=== Source material ===

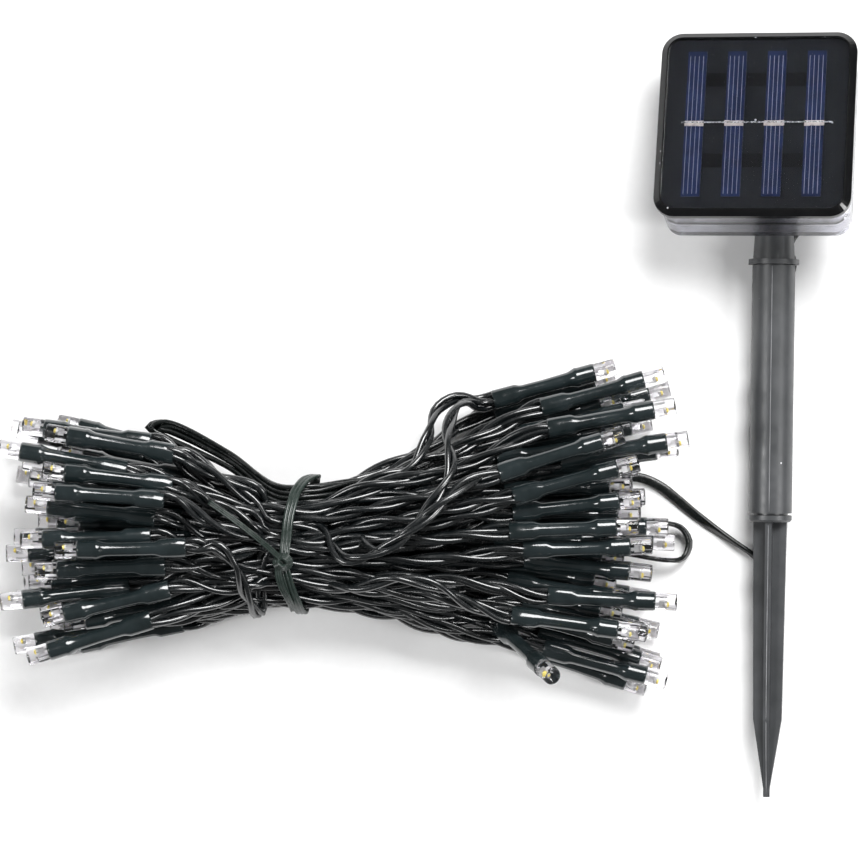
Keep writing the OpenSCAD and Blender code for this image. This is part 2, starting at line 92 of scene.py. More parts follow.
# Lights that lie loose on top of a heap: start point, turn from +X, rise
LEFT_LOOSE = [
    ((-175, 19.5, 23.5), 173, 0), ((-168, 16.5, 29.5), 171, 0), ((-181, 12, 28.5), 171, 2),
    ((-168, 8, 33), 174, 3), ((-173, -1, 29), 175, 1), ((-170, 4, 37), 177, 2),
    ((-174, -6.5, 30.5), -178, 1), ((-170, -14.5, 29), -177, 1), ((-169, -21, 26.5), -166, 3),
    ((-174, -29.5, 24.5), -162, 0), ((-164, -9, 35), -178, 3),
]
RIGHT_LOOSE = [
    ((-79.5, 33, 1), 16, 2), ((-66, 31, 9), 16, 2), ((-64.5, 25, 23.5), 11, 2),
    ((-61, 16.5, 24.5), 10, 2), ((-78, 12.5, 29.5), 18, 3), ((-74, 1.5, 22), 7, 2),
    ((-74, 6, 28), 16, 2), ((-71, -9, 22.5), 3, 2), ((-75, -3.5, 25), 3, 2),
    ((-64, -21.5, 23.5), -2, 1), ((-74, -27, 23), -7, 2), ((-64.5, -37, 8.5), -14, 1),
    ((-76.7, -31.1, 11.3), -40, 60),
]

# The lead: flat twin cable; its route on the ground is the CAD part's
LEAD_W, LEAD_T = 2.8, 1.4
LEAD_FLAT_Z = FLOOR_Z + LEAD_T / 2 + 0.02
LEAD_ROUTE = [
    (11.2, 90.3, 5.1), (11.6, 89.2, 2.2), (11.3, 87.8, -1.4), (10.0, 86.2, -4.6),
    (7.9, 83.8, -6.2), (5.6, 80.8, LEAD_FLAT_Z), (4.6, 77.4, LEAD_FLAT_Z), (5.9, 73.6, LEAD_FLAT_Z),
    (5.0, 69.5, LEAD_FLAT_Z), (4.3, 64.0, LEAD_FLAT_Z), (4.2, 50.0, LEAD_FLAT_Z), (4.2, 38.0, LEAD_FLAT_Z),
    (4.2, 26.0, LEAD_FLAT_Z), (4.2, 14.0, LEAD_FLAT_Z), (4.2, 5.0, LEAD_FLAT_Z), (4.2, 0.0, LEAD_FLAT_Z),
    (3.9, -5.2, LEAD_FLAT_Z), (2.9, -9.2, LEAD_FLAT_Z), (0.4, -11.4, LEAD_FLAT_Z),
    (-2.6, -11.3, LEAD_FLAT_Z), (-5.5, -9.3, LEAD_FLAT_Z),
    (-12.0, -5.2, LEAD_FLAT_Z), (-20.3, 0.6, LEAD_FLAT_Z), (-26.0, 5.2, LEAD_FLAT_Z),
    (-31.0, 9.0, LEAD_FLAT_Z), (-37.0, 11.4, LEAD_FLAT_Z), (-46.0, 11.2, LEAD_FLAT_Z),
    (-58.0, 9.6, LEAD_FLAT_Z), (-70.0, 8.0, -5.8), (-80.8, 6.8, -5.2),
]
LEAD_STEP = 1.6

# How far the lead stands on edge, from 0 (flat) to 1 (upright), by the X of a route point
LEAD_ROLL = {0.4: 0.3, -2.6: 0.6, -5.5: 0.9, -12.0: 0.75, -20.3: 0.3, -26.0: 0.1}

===

Given instruction: Pick out every line holding the string "part" and return it.

Completed task:
Keep writing the OpenSCAD and Blender code for this image. This is part 2, starting at line 92 of scene.py. More parts follow.
# The lead: flat twin cable; its route on the ground is the CAD part's